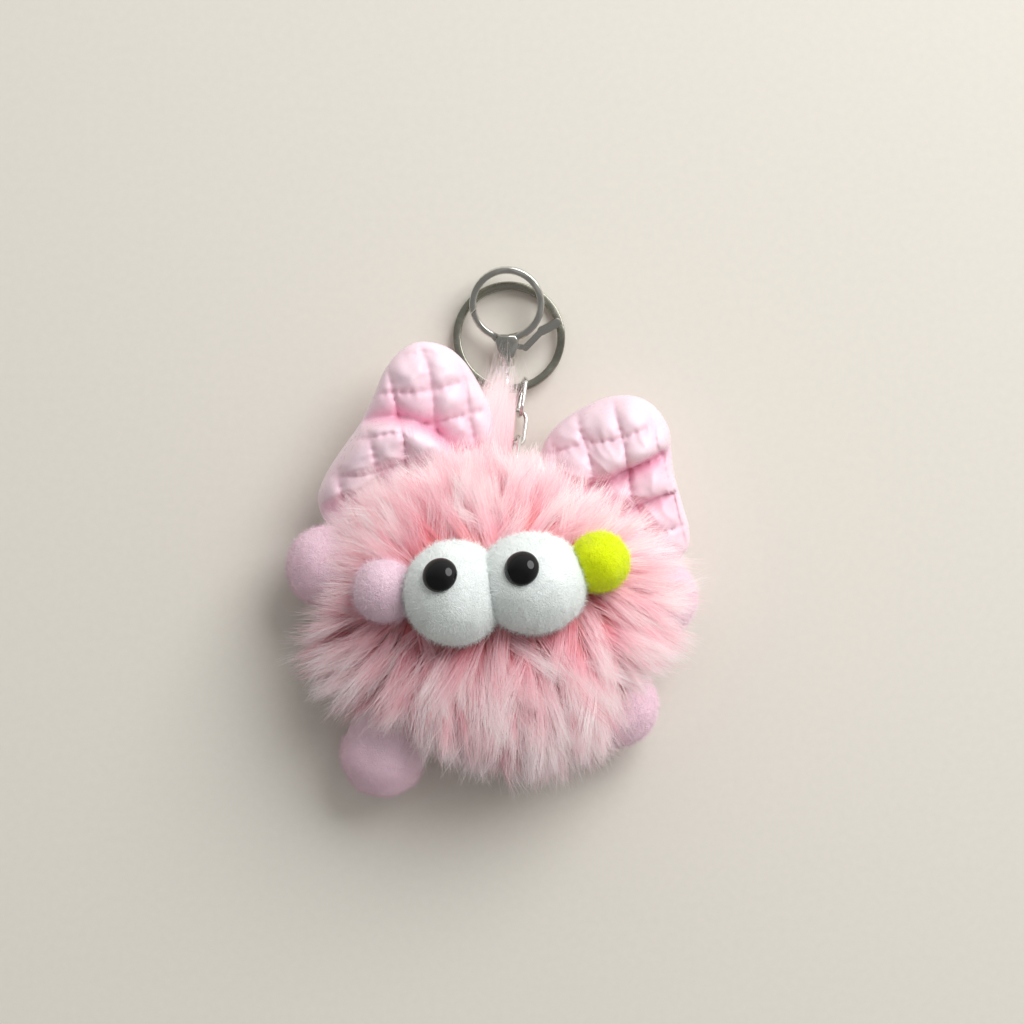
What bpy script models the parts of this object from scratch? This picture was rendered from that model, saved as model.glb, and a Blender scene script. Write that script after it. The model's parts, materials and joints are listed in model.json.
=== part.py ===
"""Plush keychain: a stuffed fur body with quilted ears, felt balls, a short chain, a split ring and a clasp.

Metres, +Z up. The toy lies on its back with its face up, ears and key ring towards +Y.
Lengths in the tables are millimetres, and at() turns a point into metres in the finished frame.
"""

import math

import bmesh
import bpy
from mathutils import Matrix, Vector

MM = 0.001
GAP = 0.3  # clearance between pieces that touch

# The toy's own centre line sits a little off the middle of its outline.
SHIFT = Vector((1.6, 0.41, 0.0))

# Fur body
BODY_CENTRE = Vector((1.3, -21.7, 20.0))
BODY_RADII = Vector((38.0, 32.0, 21.0))
PELT_THICKNESS = 5.0
MOUTH_RADIUS = 3.9
BODY_FACETS = (26, 16)

# Felt balls
EYE_RADIUS = 13.0
EYES = {"eye_left": Vector((-9.6, -16.2, 46.0)), "eye_right": Vector((11.2, -13.7, 46.0))}
PUPIL_RADIUS = 4.5
PUPIL_BULGE = 2.9
SHANK_RADIUS = 1.2
SHANK_LENGTH = 6.0
PUPIL_AIM = {"pupil_left": Vector((-0.30, 0.40, 1.0)), "pupil_right": Vector((-0.32, 0.33, 1.0))}
PINK_BALL = (Vector((-27.6, -15.8, 40.5)), 8.0)
YELLOW_BALL = (Vector((27.4, -8.3, 45.0)), 7.4)
LIMBS = {
    "hand_left": (Vector((-45.6, -10.1, 16.0)), Vector((-36.0, -13.5, 17.0)), 11.0),
    "hand_right": (Vector((43.0, -18.3, 12.5)), Vector((35.0, -19.5, 15.0)), 10.4),
    "foot_left": (Vector((-29.2, -59.4, 12.2)), Vector((-22.0, -43.0, 14.0)), 11.4),
    "foot_right": (Vector((32.8, -46.9, 12.0)), Vector((24.0, -38.0, 14.0)), 10.6),
}

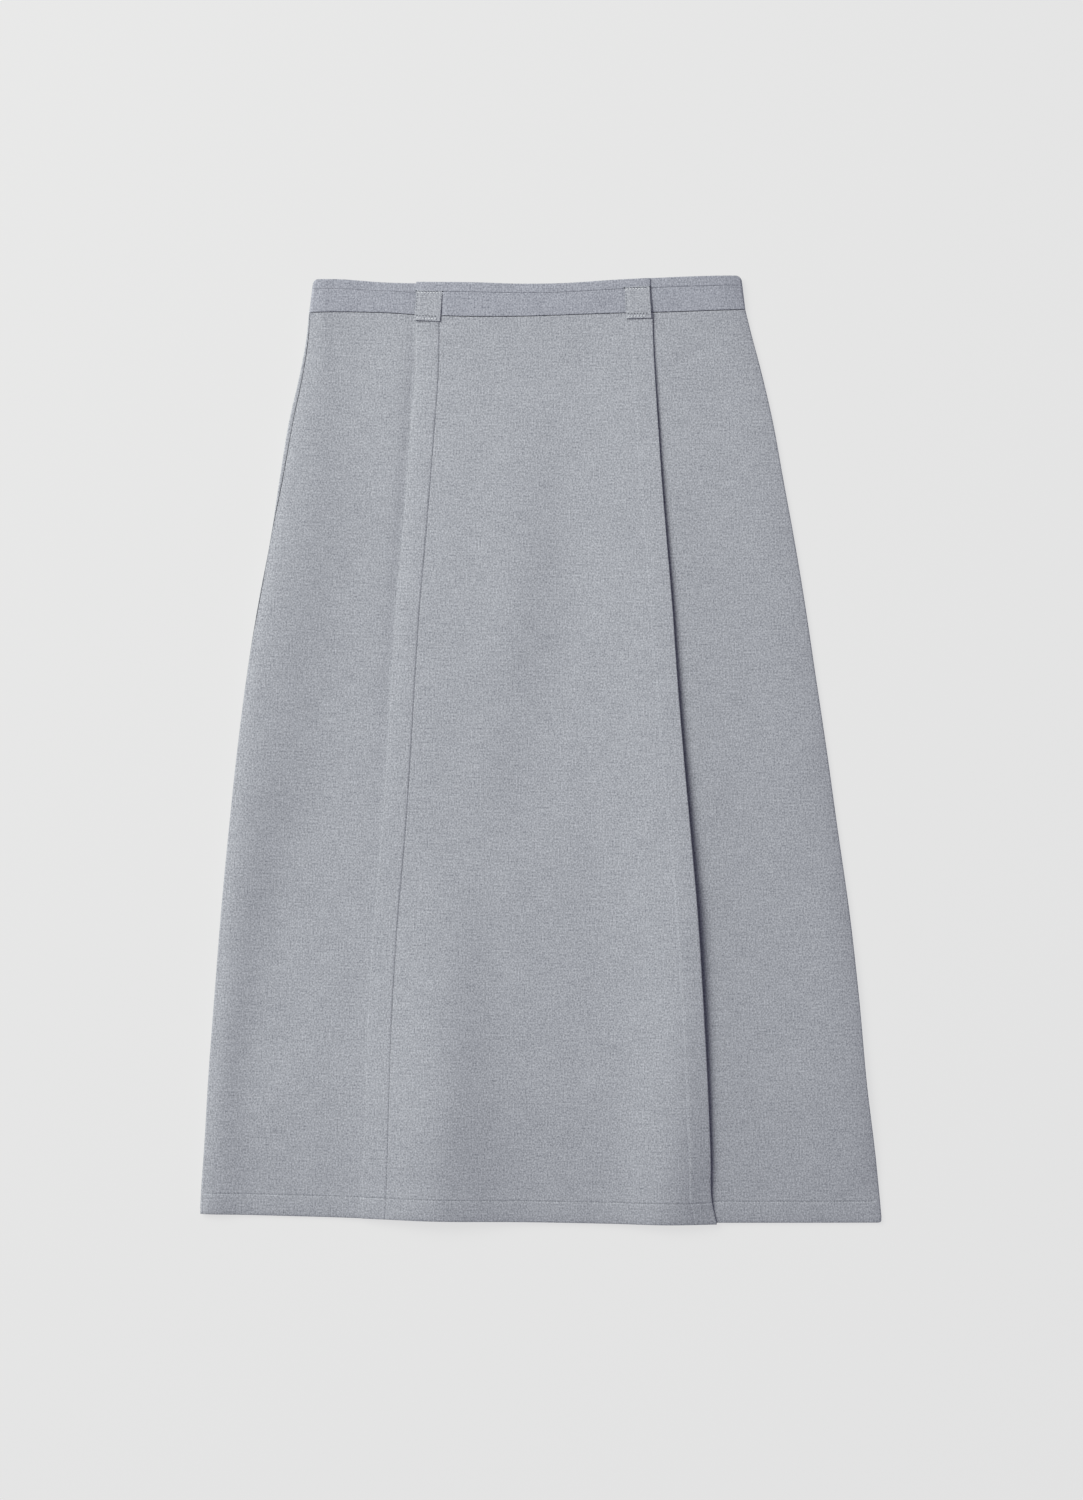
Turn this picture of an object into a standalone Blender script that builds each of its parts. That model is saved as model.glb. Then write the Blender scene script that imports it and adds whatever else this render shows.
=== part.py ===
"""A midi wrap skirt that lies flat on a surface, front up.

The waist points towards +Y, the hem towards -Y, and +Z is up from the surface. The origin is the
middle of the outline, on the surface. The sizes and tables below are in millimetres, and the
meshes are made in metres. A place on a panel is given by its x and its drop, which is the distance
down the cloth from the waist seam, out of LENGTH.
"""

from collections import namedtuple

import bmesh
import bpy
import numpy as np

MM = 0.001
COLLECTION = "wrap_skirt"

# Cloth
CLOTH = 1.0  # one layer of suiting
TURNING = 0.8  # what a pressed and stitched turning adds to a layer
BAND = 1.6  # the waistband's two layers and its interfacing
FACING = 1.2  # the rolled facing at the top edge
LOOP = 1.3  # a belt loop's folded strip
SEAM_GAP = 0.3  # between pieces that are sewn together
AIR = 0.4  # between layers that lie on each other

# Cut
LENGTH = 752.0  # waist seam to hem
HEM = 18.0  # depth of the hem's turning
LAP = 19.5  # depth of the turning at the lap, where the wrap panel is stitched down
FREE_TURNING = 18.0  # depth of the turning at the wrap panel's free edge
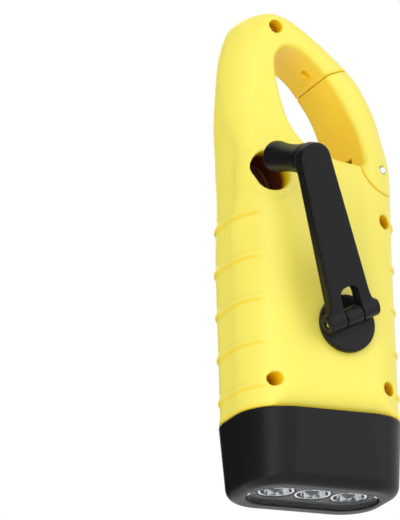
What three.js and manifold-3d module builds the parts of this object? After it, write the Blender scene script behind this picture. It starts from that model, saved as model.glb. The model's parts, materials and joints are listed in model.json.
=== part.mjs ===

====================

* Written exercise *
Write out the whole listing again. Match it word for word.

* Expected answer *
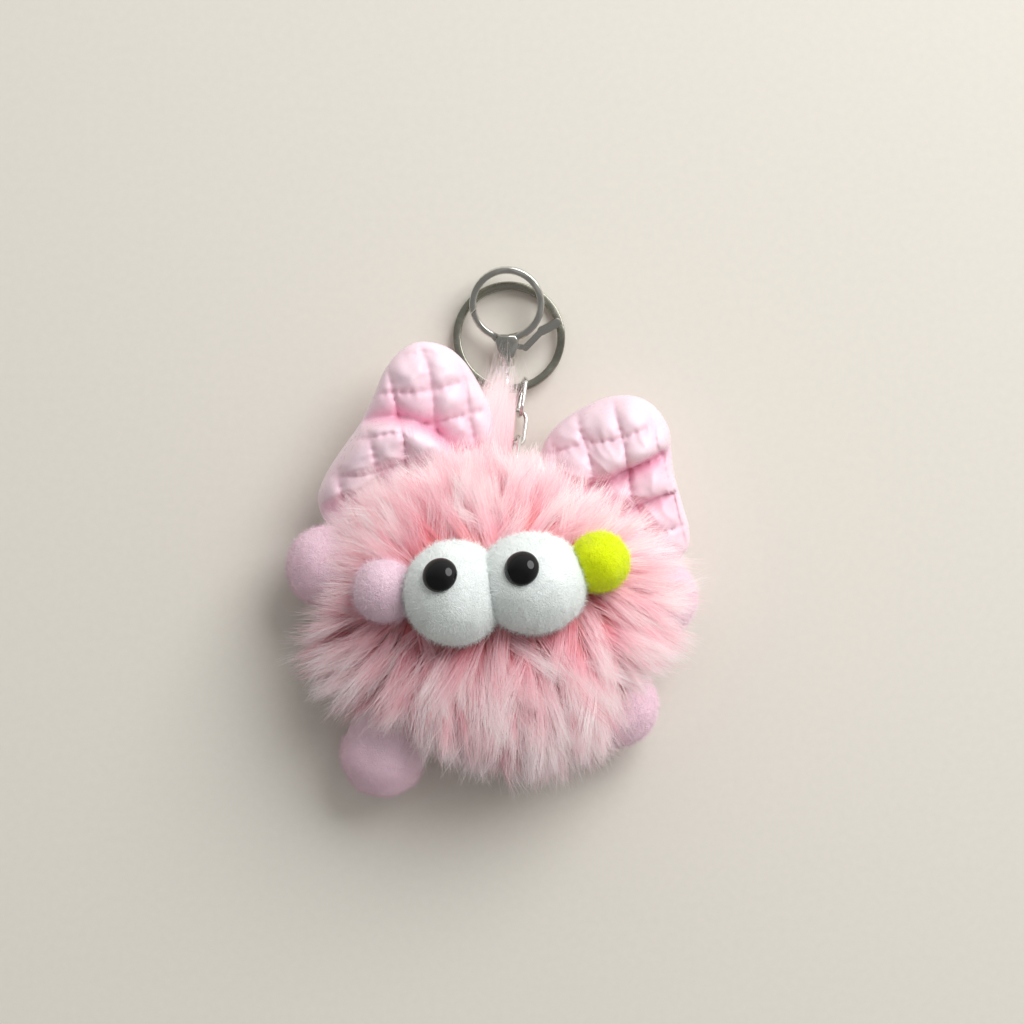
What bpy script models the parts of this object from scratch? This picture was rendered from that model, saved as model.glb, and a Blender scene script. Write that script after it. The model's parts, materials and joints are listed in model.json.
=== part.py ===
"""Plush keychain: a stuffed fur body with quilted ears, felt balls, a short chain, a split ring and a clasp.

Metres, +Z up. The toy lies on its back with its face up, ears and key ring towards +Y.
Lengths in the tables are millimetres, and at() turns a point into metres in the finished frame.
"""

import math

import bmesh
import bpy
from mathutils import Matrix, Vector

MM = 0.001
GAP = 0.3  # clearance between pieces that touch

# The toy's own centre line sits a little off the middle of its outline.
SHIFT = Vector((1.6, 0.41, 0.0))

# Fur body
BODY_CENTRE = Vector((1.3, -21.7, 20.0))
BODY_RADII = Vector((38.0, 32.0, 21.0))
PELT_THICKNESS = 5.0
MOUTH_RADIUS = 3.9
BODY_FACETS = (26, 16)

# Felt balls
EYE_RADIUS = 13.0
EYES = {"eye_left": Vector((-9.6, -16.2, 46.0)), "eye_right": Vector((11.2, -13.7, 46.0))}
PUPIL_RADIUS = 4.5
PUPIL_BULGE = 2.9
SHANK_RADIUS = 1.2
SHANK_LENGTH = 6.0
PUPIL_AIM = {"pupil_left": Vector((-0.30, 0.40, 1.0)), "pupil_right": Vector((-0.32, 0.33, 1.0))}
PINK_BALL = (Vector((-27.6, -15.8, 40.5)), 8.0)
YELLOW_BALL = (Vector((27.4, -8.3, 45.0)), 7.4)
LIMBS = {
    "hand_left": (Vector((-45.6, -10.1, 16.0)), Vector((-36.0, -13.5, 17.0)), 11.0),
    "hand_right": (Vector((43.0, -18.3, 12.5)), Vector((35.0, -19.5, 15.0)), 10.4),
    "foot_left": (Vector((-29.2, -59.4, 12.2)), Vector((-22.0, -43.0, 14.0)), 11.4),
    "foot_right": (Vector((32.8, -46.9, 12.0)), Vector((24.0, -38.0, 14.0)), 10.6),
}

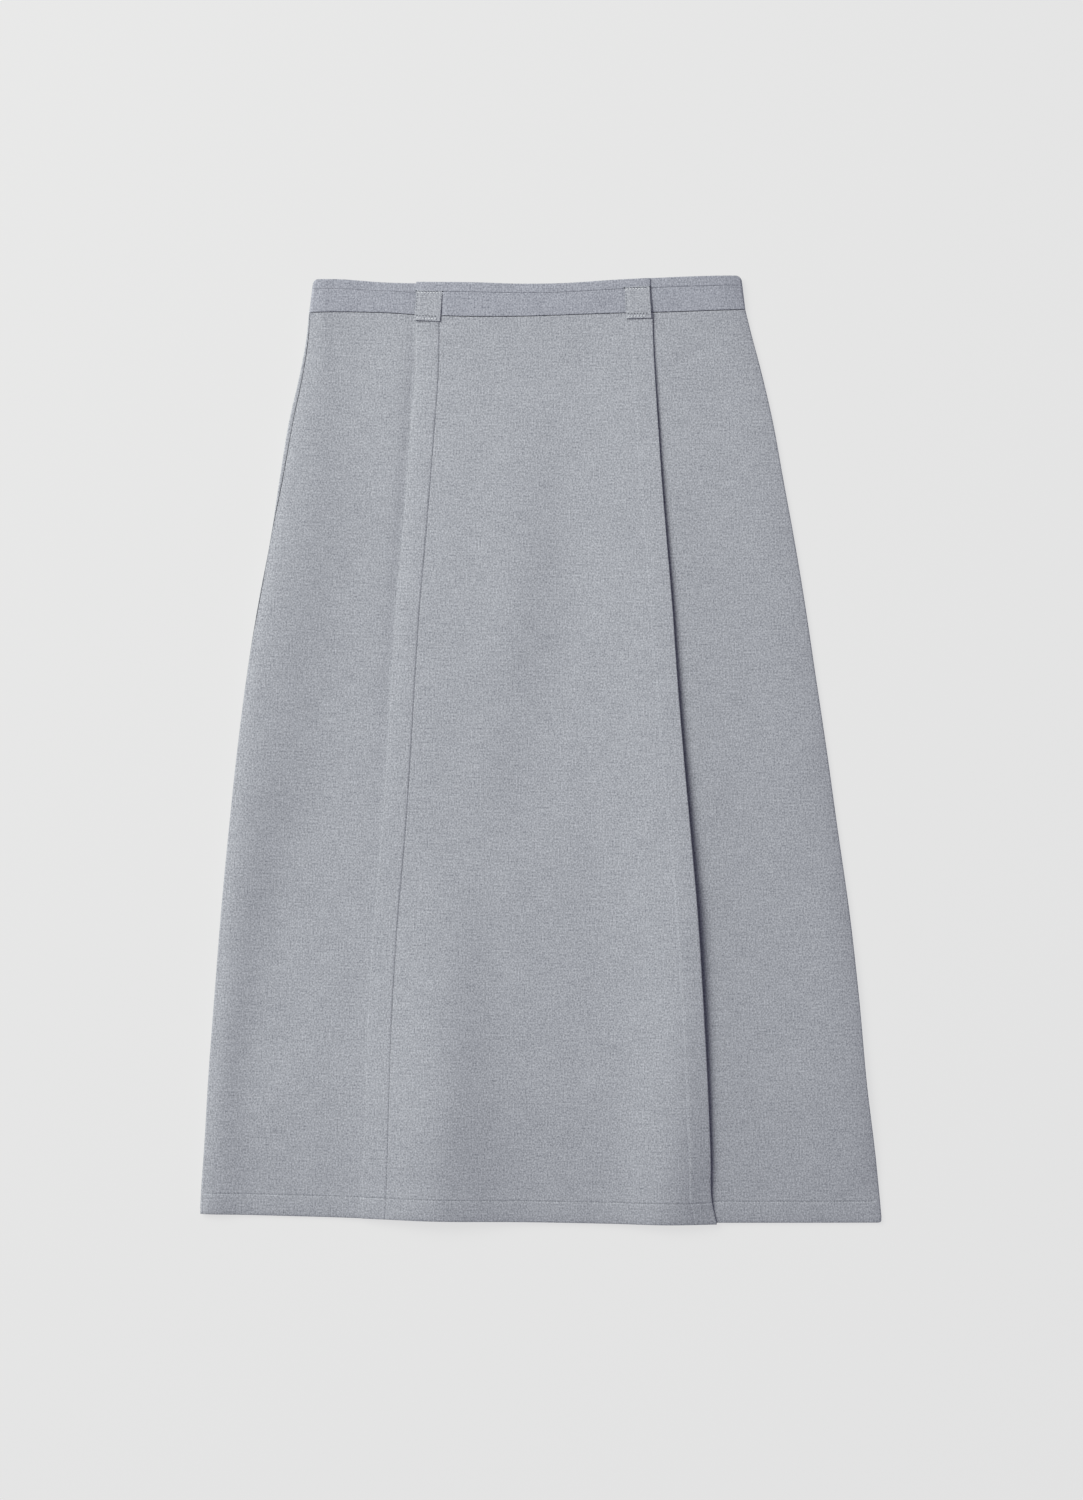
Turn this picture of an object into a standalone Blender script that builds each of its parts. That model is saved as model.glb. Then write the Blender scene script that imports it and adds whatever else this render shows.
=== part.py ===
"""A midi wrap skirt that lies flat on a surface, front up.

The waist points towards +Y, the hem towards -Y, and +Z is up from the surface. The origin is the
middle of the outline, on the surface. The sizes and tables below are in millimetres, and the
meshes are made in metres. A place on a panel is given by its x and its drop, which is the distance
down the cloth from the waist seam, out of LENGTH.
"""

from collections import namedtuple

import bmesh
import bpy
import numpy as np

MM = 0.001
COLLECTION = "wrap_skirt"

# Cloth
CLOTH = 1.0  # one layer of suiting
TURNING = 0.8  # what a pressed and stitched turning adds to a layer
BAND = 1.6  # the waistband's two layers and its interfacing
FACING = 1.2  # the rolled facing at the top edge
LOOP = 1.3  # a belt loop's folded strip
SEAM_GAP = 0.3  # between pieces that are sewn together
AIR = 0.4  # between layers that lie on each other

# Cut
LENGTH = 752.0  # waist seam to hem
HEM = 18.0  # depth of the hem's turning
LAP = 19.5  # depth of the turning at the lap, where the wrap panel is stitched down
FREE_TURNING = 18.0  # depth of the turning at the wrap panel's free edge
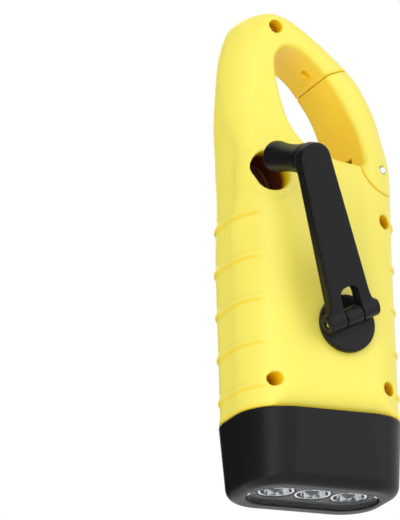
What three.js and manifold-3d module builds the parts of this object? After it, write the Blender scene script behind this picture. It starts from that model, saved as model.glb. The model's parts, materials and joints are listed in model.json.
=== part.mjs ===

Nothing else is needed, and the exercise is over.